Admittedly, Kierkegaard does at times seem to suggest that sin requires sin-consciousness in such a way as might initially seem to support Khawaja's reading. In Sickness unto Death, Anti-Climacus muses,
how in the world can an essential sin-consciousness be found in a life that is so immersed in triviality and silly aping of "the others" that it can hardly be called sin, a life that is too spiritless to be called sin. [SUD 101]
Here, Anti-Climacus seems to equate the spiritless person's lack of sin-consciousness with a lack of sin. And this makes a great deal of sense: Anti-Climacus defines sin as disobedience to God (SUD 80-1), and to be disobedient, one must be conscious of a command and of the fact that one's actions are not in line with that command. One who fails to follow a rule because she is unaware of it would not thereby be disobedient. But as Kierkegaard so often points out, many people never even get to the point of self-consciously doing anything, because they live thoughtless, spiritless, unreflective lives. And so on a particularly strict sense of the word, such people are not sinners because they are not conscious, and disobedience requires consciousness.

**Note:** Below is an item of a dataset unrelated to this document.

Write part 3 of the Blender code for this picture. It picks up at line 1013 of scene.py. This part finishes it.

But having outlined the argument for saying that spiritless people lack sin, Anti-Climacus then goes on to say:
This does not dispose of the matter, however, for the dialectic of sin simply ensnares in another way. How does it happen that a person's life becomes so spiritless that Christianity seemingly cannot be brought to bear upon it at all…? Is it something that happens to a person? No, it is his own fault. [SUD 101-2]

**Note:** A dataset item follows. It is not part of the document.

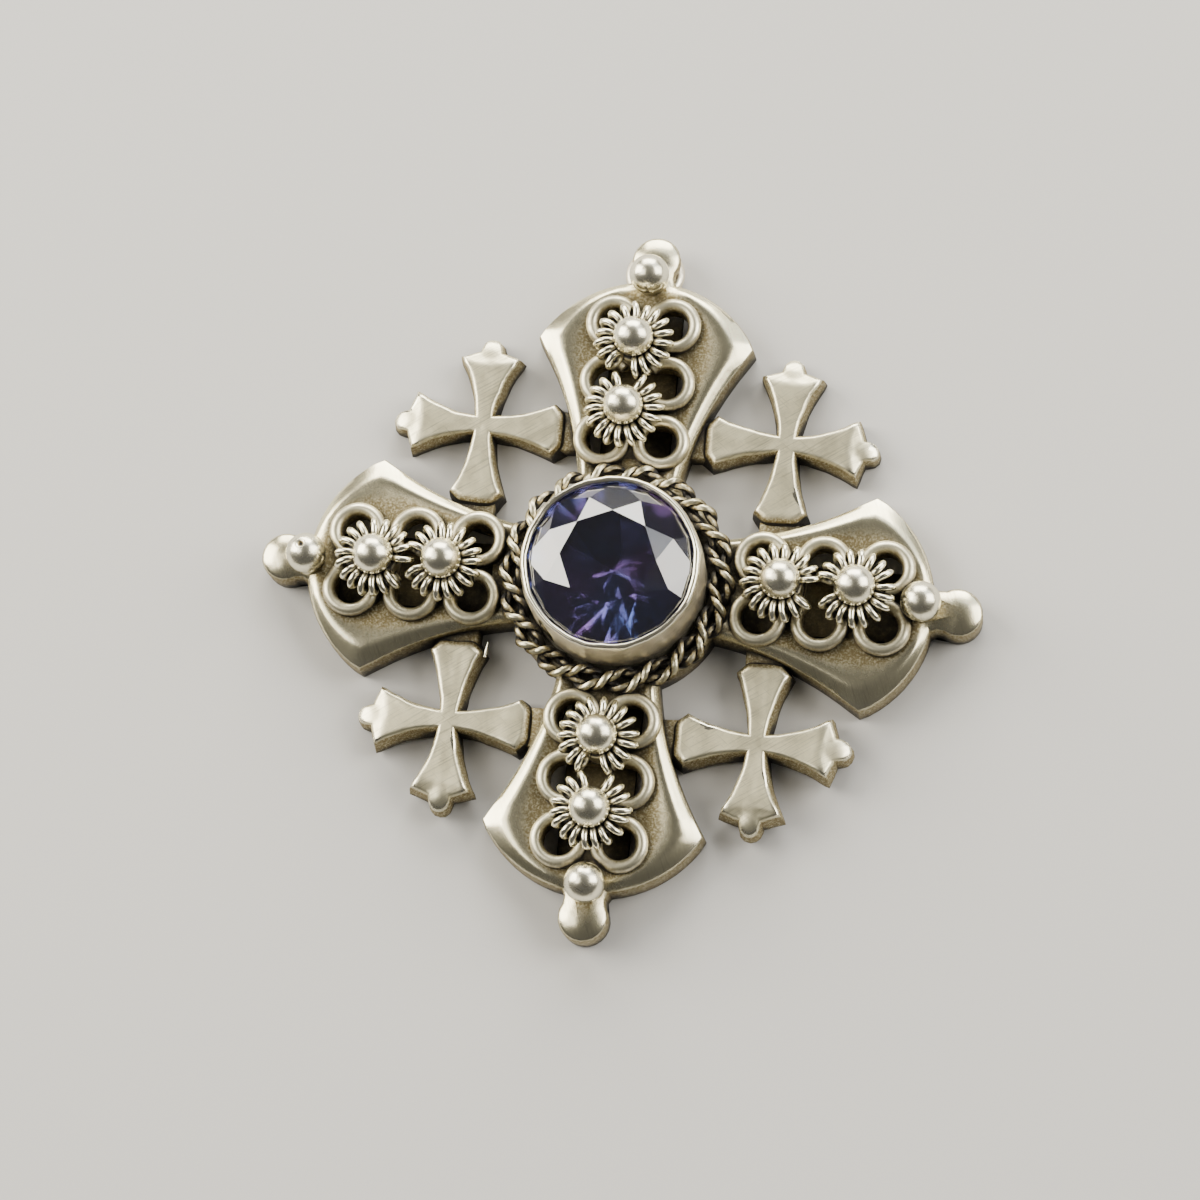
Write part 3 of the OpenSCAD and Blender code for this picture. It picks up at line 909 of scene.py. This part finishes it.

The spiritless person is to blame for his own spiritlessness: it traces back to his own will, however barely self-conscious that will is. And thus that very spiritlessness is itself a form of disobedience against God, and thus is sin. For Kierkegaard, even the spiritless person is a sinner, even if he never becomes conscious of himself as one. And so it does not seem right to say, as Khawaja does, that sin presupposes sin-consciousness, or that "it is with the subjective consciousness of sin…that the history of sin begins."
The strongest and most intensified form of sin does seem to require sin-consciousness, because the strongest and most intense form of sin involves deliberately defying God in full self-conscious awareness of what one is doing. And compared to such spirited, demonic defiance, mere spiritlessness barely looks like sin at all; it is "sin" in a comparatively watered-down sense of the word. But that does not mean it genuinely is not sin at all; Kierkegaard's remarks elsewhere make that clear. Furthermore, even sin in the stronger, intensified sense presupposes sin-consciousness for a different reason than the one Khawaja suggests: it presupposes sin-consciousness because that is what is required for maximal defiance against God, not because one's past actions do not become sin until one has come to understand oneself as a sinner.

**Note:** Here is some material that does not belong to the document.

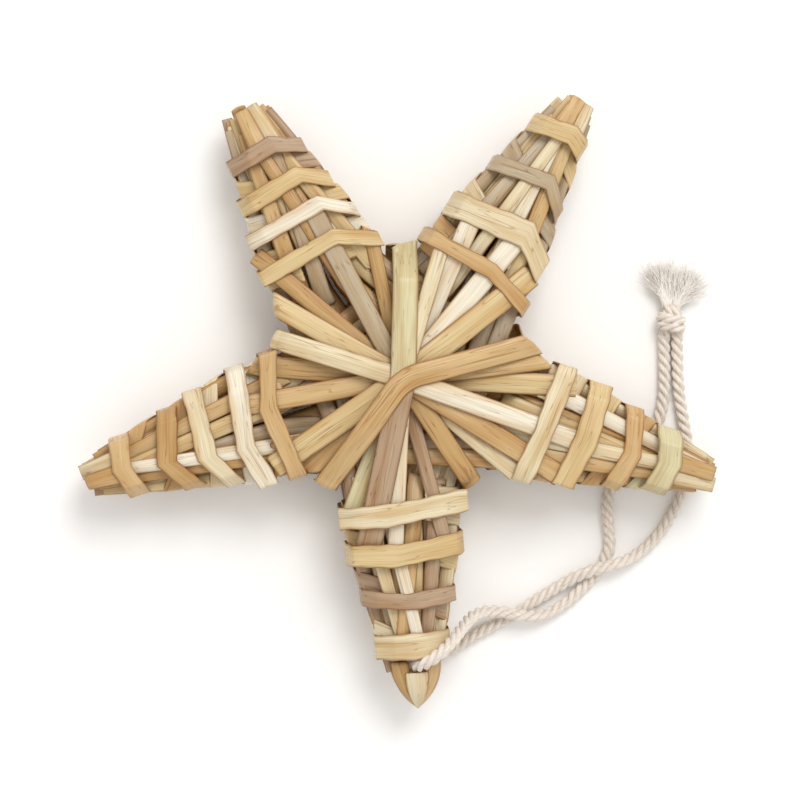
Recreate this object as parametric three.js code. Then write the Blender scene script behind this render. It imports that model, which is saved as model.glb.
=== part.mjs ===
// Straw star: a puffy five-pointed star plaited from flattened straw, with a loop of cotton twine.
// Millimetres, +Z up. The star lies on its back; all shapes are worked out around its own centre,
// with z = 0 in its middle plane, and moved at the end so that it stands on z = 0 above the origin.
//
// It is built the way it is made: ten bundles of straw run from tip to tip, five on each face;
// flat straws are then drawn across the centre one over another, and short straws are folded
// round each arm as bands. Every layer is laid on a height field of what is already there.

import * as THREE from "three";

// ---------------------------------------------------------------- driving dimensions (mm, degrees)
const TIP_BEARINGS = [-90, -18, 54, 126, 198];   // bottom, right, upper right, upper left, left
const TIP_REACHES = [48.7, 54.8, 53.8, 50.4, 54.0]; // where the straws of each arm are cut
const TIP_LEANS = [2.8, 0, 2.5, -5.5, 0];        // sideways drift of each tip, counter-clockwise
const ARM_NAMES = ["bottom", "right", "upper_right", "upper_left", "left"];
const LEAN_START = 18;                           // the arms run true up to here
const NOTCH_RADIUS = 17.8;                       // inner corner between two arms, straw only
const BACK_DEPTH = 8.3;                          // middle plane above the resting bands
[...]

Thus Kierkegaard does not seem to equate one's becoming a sinner with one's becoming conscious of oneself as a sinner. And if we reject that equation, I do not see any way to harmonize Khawaja's proposed conception of sin with Kierkegaard's insistence that sin is something one freely chooses. Without the claim that sin presupposes sin-consciousness and therefore comes into existence only with sin-consciousness, the fact that sin-consciousness is the result of one's free choice no longer gives us a way of saying that sin is therefore also the result of one's free choice. And without that, I can see no way to make sense of Kierkegaard's repeated assertions that sin is one's own fault in a way compatible with Khawaja's account of sin.
Despite my objection to Khawaja's reading of Kierkegaard here, there is something clearly right about her reading of sin as alienation. It really does seem right to say that alienation, in the sense highlighted by Khawaja, constitutes despair in the Kierkegaardian sense, and as such also constitutes sin in the Kierkegaardian sense.
In the version of the concept of alienation that Khawaja focuses on, what one is alienated from are the grounds of one's own existence (and therefore also from one's own existence, since it rests on those grounds). And to be alienated from the grounds of one's existence and therefore from one's own existence is indeed precisely what Kierkegaard's Anti-Climacus defines as despair. Anti-Climacus defines the human self as "a derived, established relation…that relates itself to itself and in relating itself to itself relates itself to another" (SUD 13-4). Since the human self is "derived," it cannot relate to itself without thereby relating to "another," specifically to "the power that established it"—that is, God (SUD 14). Given this description of what it is to be human, despair is a "misrelation" to oneself and to God, or in other words, a state of alienation from oneself and from God. Given that alienation is despair as Kierkegaard defines it, and sin is just despair "before God," Khawaja is certainly right to identify alienation as sin.
The difference between Khawaja's view and mine is that I think the reason alienation is sin is that it is blameworthy: it is morally bad and disobedient to God, and it is one's own fault. The various forms of despair catalogued in SUD include denying one's own freedom and one's nature as spirit (SUD 33-5, 37-42), absorbing oneself in fantasy or in abstract theorizing that bears no relation to one's concrete existence (SUD 30-2), hating oneself for some weakness or fault (SUD 60-7), seeking somehow to create oneself ex nihilo (SUD 68-9), and raging in active defiance against one's creator (SUD 72-4). These are all, at least in Kierkegaard's eyes, blameworthy responses to one's human situation. By contrast, Khawaja does not take sin to entail blameworthiness, and so on her reading, it is not by virtue of being blameworthy that alienation constitutes sin. Instead, Khawaja takes alienation to be sin largely as a matter of definition: alienation-as-something-for-which-we-are-responsible just is what Khawaja takes the term "sin" to mean for Kierkegaard.
However, despite my doubts about this particular aspect of Khawaja's interpretation of Kierkegaard, her reading is a fruitful and illuminating one, in part because of the way it focuses the reader's attention on issues of alienation and givenness which are present throughout Kierkegaard's thought but which are easy to overlook if one reads Kierkegaard (as I do) through a more standard moral-religious lens. On Khawaja's reading, Kierkegaard presents us with a complaint: that we have simply been thrown into the world, without anyone's asking how we felt about it. But rather than bemoaning my absolute dependence on conditions external to and indifferent to my will, Khawaja's Kierkegaard argues that I can instead choose to relate to the givenness of my existence as a gift for which I am infinitely indebted. The appropriate response to such a debt is to work at repaying it at every moment. Seen in this way, my alienation becomes the basis of a life-long task, and thus a source of positive meaning; it ceases to be something that undermines me. This way of seeing Kierkegaard's account of sin and faith from the perspective of alienation results in a proposal which is appealing in its own right, and which illuminates often-neglected aspects of Kierkegaard's thought.